Brand-Tinted Contrast with Relative Color Syntax:
Pure black or white text can sometimes feel stark. A more nuanced approach involves tinting the contrast text with a subtle shade of the background color. Kevin Hamer’s earlier exploration using OKLCH lightness and round() demonstrated how to approximate contrast-color()‘s binary decision in browsers lacking native support. The current approach takes this a step further:

.card 
  --bg-hue: 260; /* Indigo */
  --bg: oklch(0.6 0.1 var(--bg-hue));
  background: var(--bg);

  /* Pull L from contrast-color(), inject chroma and background hue */
  color: oklch(from contrast-color(var(--bg)) l 0.05 var(--bg-hue));

When contrast-color() returns white, l is 1. When it returns black, l is 0. By reintroducing the background’s hue and adding a touch of chroma, the text appears as a deep indigo or a pale icy indigo, rather than generic black or white. This imbues the text with personality while maintaining readability. It’s important to note that tweaking lightness and chroma can potentially push borderline contrast ratios into failure territory, necessitating a final check with an accessibility linter. This pattern also chains two modern features: contrast-color() and oklch(from ...). A @supports block testing for both is crucial for ensuring compatibility.

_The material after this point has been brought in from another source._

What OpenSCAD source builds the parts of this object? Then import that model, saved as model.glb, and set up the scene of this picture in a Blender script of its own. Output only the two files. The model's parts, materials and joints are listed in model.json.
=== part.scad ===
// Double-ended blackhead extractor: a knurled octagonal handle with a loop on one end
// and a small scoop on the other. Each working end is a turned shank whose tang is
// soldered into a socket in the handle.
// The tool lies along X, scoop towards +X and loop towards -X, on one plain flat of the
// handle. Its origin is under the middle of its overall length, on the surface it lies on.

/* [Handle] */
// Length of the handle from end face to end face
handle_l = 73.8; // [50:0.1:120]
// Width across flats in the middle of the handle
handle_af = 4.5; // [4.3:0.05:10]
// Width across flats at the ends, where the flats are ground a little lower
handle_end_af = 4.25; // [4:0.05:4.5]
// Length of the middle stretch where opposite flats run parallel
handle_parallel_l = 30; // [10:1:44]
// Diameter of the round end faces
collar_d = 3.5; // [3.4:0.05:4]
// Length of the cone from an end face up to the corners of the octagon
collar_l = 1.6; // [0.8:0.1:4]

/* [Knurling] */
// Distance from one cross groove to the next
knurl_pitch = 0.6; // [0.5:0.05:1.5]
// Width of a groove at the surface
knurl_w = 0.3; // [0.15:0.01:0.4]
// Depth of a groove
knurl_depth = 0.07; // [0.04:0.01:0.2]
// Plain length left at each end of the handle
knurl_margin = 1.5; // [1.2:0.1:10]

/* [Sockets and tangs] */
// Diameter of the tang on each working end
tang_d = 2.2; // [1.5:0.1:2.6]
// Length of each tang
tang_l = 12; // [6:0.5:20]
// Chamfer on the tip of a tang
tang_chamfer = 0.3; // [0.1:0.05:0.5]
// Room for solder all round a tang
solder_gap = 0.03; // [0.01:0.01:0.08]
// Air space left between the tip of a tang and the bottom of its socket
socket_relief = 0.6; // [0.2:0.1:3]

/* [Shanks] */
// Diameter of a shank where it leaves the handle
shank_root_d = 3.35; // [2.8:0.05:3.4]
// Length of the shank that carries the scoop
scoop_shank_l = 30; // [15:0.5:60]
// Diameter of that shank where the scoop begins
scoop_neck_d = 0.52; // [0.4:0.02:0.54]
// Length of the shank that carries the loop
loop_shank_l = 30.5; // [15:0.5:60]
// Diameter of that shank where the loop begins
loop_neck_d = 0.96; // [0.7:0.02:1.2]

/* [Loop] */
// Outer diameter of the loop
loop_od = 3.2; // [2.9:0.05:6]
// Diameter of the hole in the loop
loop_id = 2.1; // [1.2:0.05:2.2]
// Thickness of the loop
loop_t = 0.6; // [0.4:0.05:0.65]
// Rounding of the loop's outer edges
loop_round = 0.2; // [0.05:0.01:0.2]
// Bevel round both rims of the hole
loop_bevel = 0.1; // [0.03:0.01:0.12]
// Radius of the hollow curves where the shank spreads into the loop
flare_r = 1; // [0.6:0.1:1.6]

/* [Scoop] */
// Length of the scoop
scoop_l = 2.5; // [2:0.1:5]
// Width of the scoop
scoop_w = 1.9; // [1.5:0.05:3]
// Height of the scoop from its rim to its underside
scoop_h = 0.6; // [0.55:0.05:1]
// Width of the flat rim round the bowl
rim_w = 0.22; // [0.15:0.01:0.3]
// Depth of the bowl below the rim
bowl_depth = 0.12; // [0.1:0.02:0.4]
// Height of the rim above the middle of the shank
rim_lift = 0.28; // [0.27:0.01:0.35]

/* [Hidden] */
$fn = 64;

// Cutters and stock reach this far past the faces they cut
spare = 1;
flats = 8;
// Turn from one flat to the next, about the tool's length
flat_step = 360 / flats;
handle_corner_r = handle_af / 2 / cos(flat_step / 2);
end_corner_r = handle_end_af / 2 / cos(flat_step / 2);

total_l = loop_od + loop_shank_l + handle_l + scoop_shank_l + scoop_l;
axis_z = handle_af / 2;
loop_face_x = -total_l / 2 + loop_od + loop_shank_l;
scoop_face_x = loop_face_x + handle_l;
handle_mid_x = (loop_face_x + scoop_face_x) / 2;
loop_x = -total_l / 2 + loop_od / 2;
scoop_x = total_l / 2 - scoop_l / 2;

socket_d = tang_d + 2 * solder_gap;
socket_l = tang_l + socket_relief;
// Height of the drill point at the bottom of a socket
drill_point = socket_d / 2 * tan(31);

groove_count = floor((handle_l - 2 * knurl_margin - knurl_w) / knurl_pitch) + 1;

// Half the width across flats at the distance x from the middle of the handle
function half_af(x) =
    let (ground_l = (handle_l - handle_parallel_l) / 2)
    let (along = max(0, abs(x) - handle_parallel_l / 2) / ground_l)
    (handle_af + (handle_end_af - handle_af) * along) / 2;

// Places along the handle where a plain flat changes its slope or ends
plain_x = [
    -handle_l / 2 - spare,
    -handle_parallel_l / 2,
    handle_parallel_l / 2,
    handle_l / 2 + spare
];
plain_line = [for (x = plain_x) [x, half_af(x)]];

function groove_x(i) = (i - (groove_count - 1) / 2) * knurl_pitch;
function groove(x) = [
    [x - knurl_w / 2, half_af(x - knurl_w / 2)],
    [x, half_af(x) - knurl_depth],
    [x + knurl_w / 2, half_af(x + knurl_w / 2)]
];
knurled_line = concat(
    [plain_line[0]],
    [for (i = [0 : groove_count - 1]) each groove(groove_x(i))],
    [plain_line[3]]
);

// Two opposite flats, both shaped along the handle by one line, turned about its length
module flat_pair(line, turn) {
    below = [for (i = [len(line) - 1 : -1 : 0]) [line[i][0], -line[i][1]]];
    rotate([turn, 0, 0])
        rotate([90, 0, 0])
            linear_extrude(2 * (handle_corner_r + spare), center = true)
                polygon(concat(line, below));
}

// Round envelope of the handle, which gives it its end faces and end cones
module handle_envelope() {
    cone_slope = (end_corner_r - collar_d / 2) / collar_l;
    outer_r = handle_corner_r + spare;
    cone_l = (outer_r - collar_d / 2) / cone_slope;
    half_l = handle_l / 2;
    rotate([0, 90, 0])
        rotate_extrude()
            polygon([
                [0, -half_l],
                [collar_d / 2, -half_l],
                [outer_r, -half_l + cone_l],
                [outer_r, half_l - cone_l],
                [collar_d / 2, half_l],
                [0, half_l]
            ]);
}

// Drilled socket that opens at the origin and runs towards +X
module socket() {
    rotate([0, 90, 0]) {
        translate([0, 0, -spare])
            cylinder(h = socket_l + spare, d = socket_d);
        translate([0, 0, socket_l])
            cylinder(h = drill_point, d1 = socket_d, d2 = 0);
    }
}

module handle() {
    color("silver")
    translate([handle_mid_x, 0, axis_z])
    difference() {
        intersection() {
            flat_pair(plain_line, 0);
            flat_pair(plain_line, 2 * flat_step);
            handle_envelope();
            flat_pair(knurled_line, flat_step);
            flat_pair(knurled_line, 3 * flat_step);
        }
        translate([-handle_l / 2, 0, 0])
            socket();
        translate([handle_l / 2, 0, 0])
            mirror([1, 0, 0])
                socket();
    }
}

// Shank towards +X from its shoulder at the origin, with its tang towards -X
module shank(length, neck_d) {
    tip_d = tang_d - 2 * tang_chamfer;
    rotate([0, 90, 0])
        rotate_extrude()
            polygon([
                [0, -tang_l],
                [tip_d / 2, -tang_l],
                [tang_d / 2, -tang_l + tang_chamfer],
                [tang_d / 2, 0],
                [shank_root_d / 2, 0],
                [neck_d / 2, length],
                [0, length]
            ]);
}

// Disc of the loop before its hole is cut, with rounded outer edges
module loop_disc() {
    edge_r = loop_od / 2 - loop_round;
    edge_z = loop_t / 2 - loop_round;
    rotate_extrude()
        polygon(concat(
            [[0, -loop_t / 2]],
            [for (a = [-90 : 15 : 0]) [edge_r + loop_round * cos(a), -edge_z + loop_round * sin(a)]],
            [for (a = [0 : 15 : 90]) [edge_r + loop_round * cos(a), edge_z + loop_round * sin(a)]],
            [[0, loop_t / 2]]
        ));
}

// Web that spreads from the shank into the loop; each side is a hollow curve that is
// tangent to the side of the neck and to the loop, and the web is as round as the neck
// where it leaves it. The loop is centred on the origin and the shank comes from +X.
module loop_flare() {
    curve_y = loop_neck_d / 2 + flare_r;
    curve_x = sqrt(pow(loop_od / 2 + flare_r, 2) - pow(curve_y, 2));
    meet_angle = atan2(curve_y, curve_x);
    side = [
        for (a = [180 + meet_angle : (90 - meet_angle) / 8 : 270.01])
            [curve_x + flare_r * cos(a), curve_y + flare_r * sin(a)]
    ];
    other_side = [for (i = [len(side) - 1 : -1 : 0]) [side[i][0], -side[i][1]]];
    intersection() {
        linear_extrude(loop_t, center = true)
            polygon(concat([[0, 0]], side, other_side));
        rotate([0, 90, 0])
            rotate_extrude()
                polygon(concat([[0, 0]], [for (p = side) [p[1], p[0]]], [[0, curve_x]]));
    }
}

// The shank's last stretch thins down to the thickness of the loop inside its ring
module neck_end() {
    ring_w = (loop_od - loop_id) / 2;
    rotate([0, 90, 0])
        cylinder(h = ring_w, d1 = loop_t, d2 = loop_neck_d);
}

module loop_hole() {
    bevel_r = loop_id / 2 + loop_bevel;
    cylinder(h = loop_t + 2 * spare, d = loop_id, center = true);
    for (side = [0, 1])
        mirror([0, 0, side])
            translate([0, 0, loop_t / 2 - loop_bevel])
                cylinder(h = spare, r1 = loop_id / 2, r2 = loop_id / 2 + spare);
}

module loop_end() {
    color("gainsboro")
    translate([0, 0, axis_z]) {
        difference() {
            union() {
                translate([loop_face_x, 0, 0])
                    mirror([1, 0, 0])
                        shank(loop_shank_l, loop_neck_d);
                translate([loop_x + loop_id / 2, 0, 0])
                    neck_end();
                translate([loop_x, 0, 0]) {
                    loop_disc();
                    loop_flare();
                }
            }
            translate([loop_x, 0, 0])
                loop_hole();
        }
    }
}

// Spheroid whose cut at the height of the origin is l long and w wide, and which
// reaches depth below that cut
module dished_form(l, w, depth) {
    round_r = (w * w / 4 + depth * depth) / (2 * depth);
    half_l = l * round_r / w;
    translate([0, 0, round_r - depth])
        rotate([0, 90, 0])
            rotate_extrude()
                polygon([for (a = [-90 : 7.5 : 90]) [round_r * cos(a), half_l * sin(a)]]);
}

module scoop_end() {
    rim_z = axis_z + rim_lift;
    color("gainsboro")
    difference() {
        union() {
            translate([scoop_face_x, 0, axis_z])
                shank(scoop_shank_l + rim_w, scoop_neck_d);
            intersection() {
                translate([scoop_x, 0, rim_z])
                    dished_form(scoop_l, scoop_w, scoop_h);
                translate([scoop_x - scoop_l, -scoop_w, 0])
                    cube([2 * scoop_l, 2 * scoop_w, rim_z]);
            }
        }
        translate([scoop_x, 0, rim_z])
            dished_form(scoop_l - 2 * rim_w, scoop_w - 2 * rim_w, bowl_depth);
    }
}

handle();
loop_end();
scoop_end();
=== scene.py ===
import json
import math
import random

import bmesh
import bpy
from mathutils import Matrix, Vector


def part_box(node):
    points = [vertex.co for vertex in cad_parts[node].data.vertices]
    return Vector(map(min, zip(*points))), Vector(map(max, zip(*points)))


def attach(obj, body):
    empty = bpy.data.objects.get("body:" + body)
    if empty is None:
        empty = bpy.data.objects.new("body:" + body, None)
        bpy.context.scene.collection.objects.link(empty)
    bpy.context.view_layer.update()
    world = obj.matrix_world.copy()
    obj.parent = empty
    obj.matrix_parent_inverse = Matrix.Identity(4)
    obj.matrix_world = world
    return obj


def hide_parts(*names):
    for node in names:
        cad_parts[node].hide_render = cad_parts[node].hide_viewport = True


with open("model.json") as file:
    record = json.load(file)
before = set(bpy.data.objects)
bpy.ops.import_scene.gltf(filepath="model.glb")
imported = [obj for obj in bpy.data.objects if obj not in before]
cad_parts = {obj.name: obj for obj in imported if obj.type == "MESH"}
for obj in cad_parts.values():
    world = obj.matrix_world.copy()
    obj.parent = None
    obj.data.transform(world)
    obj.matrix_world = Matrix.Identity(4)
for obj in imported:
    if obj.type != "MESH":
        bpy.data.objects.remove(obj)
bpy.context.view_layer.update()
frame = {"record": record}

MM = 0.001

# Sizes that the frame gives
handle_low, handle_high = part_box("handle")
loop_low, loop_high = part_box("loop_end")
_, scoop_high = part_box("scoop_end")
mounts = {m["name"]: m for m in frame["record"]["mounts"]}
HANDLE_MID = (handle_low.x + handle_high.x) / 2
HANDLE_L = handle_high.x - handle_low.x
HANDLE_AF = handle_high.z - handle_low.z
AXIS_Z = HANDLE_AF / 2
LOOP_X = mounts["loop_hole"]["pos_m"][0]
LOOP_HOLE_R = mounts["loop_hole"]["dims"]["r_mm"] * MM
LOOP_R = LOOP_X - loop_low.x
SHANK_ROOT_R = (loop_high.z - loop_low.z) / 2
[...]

Softened Contrast with color-mix():
A simpler yet effective method involves mixing the sharp black/white output back into the background color:

.alert 
  --bg: var(--alert-color);
  background: var(--bg);

  /* 80% contrast, 20% background for softer, readable text */
  color: color-mix(in oklch, contrast-color(var(--bg)) 80%, var(--bg));

  /* 40% contrast for a subtle border */
  border: 1px solid
    color-mix(in oklch, contrast-color(var(--bg)) 40%, var(--bg));

This approach allows a single custom property (--alert-color) to drive the text, border, and potentially other elements. It’s particularly useful for placeholder text, which should be legible but visually softer than the primary input text:

input 
  --bg: var(--input-bg);
  background: var(--bg);
  color: contrast-color(var(--bg));


input::placeholder 
  color: color-mix(in oklch, contrast-color(var(--bg)) 50%, var(--bg));

A 50% mix provides a muted yet legible placeholder that automatically adapts to the input’s background.

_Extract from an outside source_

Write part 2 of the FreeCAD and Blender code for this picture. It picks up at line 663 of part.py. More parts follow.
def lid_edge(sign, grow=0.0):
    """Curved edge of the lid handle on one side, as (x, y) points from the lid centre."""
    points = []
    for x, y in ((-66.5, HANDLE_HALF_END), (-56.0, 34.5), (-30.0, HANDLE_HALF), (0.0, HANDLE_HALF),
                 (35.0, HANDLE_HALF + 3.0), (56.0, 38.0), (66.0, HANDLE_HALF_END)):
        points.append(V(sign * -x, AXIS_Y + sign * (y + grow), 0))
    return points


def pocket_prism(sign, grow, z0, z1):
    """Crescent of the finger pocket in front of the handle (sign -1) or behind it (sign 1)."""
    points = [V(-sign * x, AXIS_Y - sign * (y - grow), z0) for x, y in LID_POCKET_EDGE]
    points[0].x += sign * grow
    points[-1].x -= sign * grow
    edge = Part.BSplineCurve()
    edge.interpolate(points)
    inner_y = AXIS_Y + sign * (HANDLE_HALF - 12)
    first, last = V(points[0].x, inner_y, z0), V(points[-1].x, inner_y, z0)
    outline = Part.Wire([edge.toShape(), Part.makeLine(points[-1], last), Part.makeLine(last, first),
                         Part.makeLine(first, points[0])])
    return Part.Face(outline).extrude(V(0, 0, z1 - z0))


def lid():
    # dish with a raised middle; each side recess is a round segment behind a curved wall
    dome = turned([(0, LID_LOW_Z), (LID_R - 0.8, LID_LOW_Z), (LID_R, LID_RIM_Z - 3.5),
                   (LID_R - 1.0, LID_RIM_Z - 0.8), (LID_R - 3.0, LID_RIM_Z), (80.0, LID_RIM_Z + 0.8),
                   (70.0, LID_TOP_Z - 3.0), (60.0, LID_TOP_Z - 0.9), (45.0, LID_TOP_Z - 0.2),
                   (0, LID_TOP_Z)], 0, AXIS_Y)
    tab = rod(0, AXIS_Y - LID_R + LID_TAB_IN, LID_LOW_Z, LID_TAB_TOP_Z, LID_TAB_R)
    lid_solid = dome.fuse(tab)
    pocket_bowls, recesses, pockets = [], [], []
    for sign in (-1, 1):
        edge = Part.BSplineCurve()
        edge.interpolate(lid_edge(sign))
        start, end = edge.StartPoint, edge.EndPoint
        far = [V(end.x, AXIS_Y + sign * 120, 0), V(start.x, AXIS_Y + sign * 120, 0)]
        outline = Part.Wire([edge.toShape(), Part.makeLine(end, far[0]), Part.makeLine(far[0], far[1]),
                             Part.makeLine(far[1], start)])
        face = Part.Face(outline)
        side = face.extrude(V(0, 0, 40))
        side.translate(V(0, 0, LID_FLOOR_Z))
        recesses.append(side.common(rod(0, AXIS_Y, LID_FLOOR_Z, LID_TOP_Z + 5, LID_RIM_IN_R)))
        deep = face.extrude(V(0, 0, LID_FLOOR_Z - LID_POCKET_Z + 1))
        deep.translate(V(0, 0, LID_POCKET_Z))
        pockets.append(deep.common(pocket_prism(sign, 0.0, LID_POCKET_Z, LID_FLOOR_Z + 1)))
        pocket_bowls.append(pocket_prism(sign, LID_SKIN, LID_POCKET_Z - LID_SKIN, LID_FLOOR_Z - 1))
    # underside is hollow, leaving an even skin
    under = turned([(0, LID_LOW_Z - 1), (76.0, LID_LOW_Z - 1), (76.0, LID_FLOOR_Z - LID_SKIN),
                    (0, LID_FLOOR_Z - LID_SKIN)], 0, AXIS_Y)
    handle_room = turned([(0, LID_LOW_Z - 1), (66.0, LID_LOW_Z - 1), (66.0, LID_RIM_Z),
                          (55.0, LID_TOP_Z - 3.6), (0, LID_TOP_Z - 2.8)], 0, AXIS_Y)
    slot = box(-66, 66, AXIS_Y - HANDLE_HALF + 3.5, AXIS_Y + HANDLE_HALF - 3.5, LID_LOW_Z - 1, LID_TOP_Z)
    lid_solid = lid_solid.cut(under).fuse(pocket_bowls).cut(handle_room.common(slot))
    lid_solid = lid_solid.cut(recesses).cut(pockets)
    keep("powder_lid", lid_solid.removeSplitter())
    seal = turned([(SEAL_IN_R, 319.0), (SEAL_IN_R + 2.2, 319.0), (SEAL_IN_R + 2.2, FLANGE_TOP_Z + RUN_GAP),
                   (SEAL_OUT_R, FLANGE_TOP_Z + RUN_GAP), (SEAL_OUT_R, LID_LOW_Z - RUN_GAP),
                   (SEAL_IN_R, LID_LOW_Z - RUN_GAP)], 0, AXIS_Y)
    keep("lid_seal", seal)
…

Theme-Aware Contrast with light-dark():
For applications supporting system light/dark mode, light-dark() offers a native solution:

:root 
  color-scheme: light dark;
  --surface: light-dark(#fff, #121212);


.component 
  background: var(--surface);
  color: contrast-color(var(--surface));

When the OS switches to dark mode, --surface resolves to #121212, and contrast-color() automatically returns white. This eliminates the need for JavaScript theme detection or explicit media queries.

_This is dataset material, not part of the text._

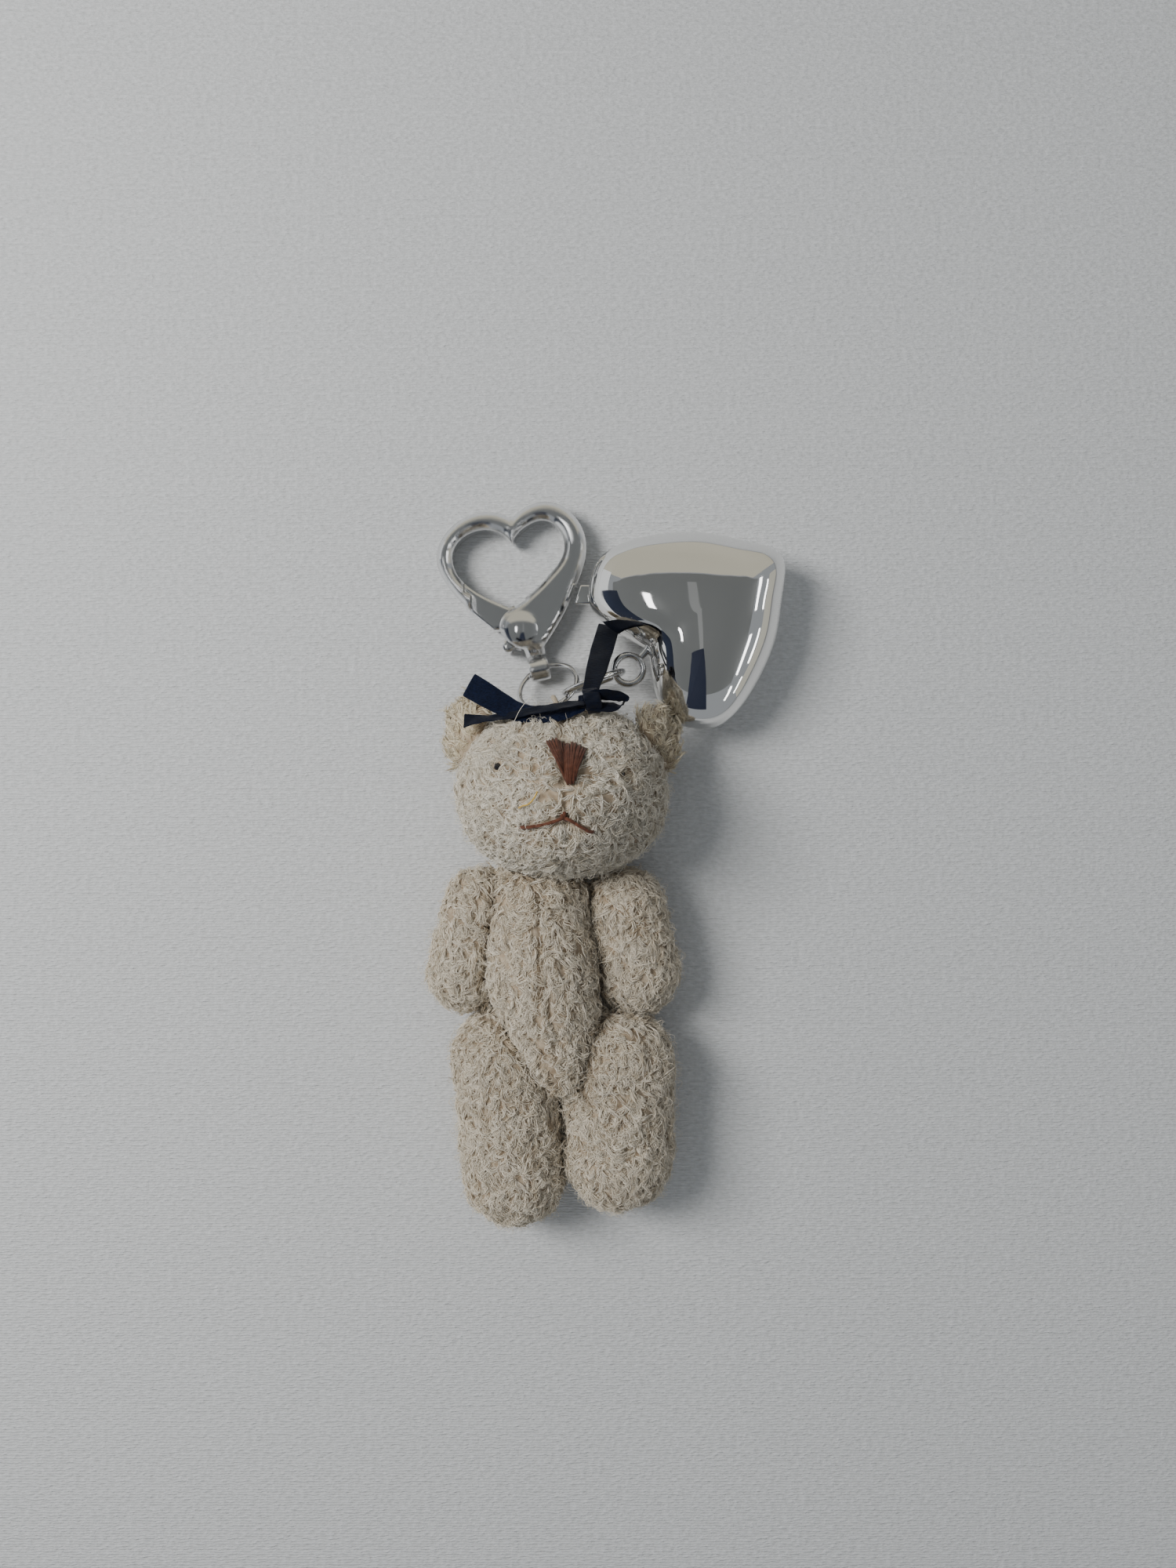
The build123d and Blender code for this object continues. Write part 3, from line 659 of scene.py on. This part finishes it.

Streamlining Codebases by Eliminating Libraries

The advent of contrast-color() allows for the removal of numerous JavaScript libraries previously employed for readable text color selection. Libraries like chroma-js, polished, and tinycolor2, which collectively account for significant bundle sizes, can be retired for this specific use case.

Library	Size	Functionality
chroma-js	~14 kB	Color parsing, luminance calculation, readable color
polished	~11 kB	readableColor() for styled-components
tinycolor2	~5 kB	Hex parsing, WCAG contrast ratio math

While these libraries may still be valuable for generating complex color scales or other advanced color manipulations, their role in providing basic readable text colors is now superseded by native CSS.

Beyond bundle size reduction, the performance benefits are substantial. JavaScript libraries execute on the main thread, competing with other critical tasks like layout and event handling. Every theme change or dynamic background update necessitates JS parsing, luminance computation, and DOM manipulation. contrast-color(), however, shifts this work to the browser’s highly optimized C++ style computation engine, which runs prior to painting. This can lead to a noticeable improvement in application responsiveness, especially in highly themed applications.

Furthermore, contrast-color() directly addresses the persistent issue of "hydration flash" in server-rendered applications. Without native CSS contrast calculation, the initial HTML rendered on the server might display with incorrect text colors until the client-side JavaScript hydrates and recalculates them. contrast-color() resolves the correct color during the initial paint, eliminating this visual glitch entirely.

A Look Back: What We Used To Do

The introduction of contrast-color() renders many older techniques obsolete:

• Sass Era: Compile-time functions that checked lightness thresholds (e.g., lightness($bg) > 50%) were effective for static themes but failed for dynamic scenarios like user-selected colors or dark mode, as the output was hardcoded into the CSS file.
• Variable Toggle Hack: This approach involved intricate calculations within CSS custom properties, often using calc() and luminance formulas. While functional, these methods were notoriously difficult to read, maintain, and prone to silent failures. Kevin Hamer’s OKLCH-based approximation represents the most refined version of this lineage, offering better perceptual alignment but still serving as a workaround for a now-native function.

contrast-color() consolidates all these approaches into a single, declarative function. Its future-proofing capability, allowing browsers to upgrade the underlying contrast algorithm without requiring code changes, ensures long-term compatibility as accessibility standards evolve.

The persistent 70% failure rate in WCAG contrast checks was never a reflection of developer apathy but rather the cumulative complexity of bridging the gap between intent and implementation. The reliance on libraries, build steps, runtime calculations, and the subsequent hydration flash created numerous points where accessibility could falter. contrast-color() aims to remove these barriers, making accessibility an inherent, cost-free aspect of web development. It doesn’t demand greater developer effort; it simply makes caring about contrast effortless.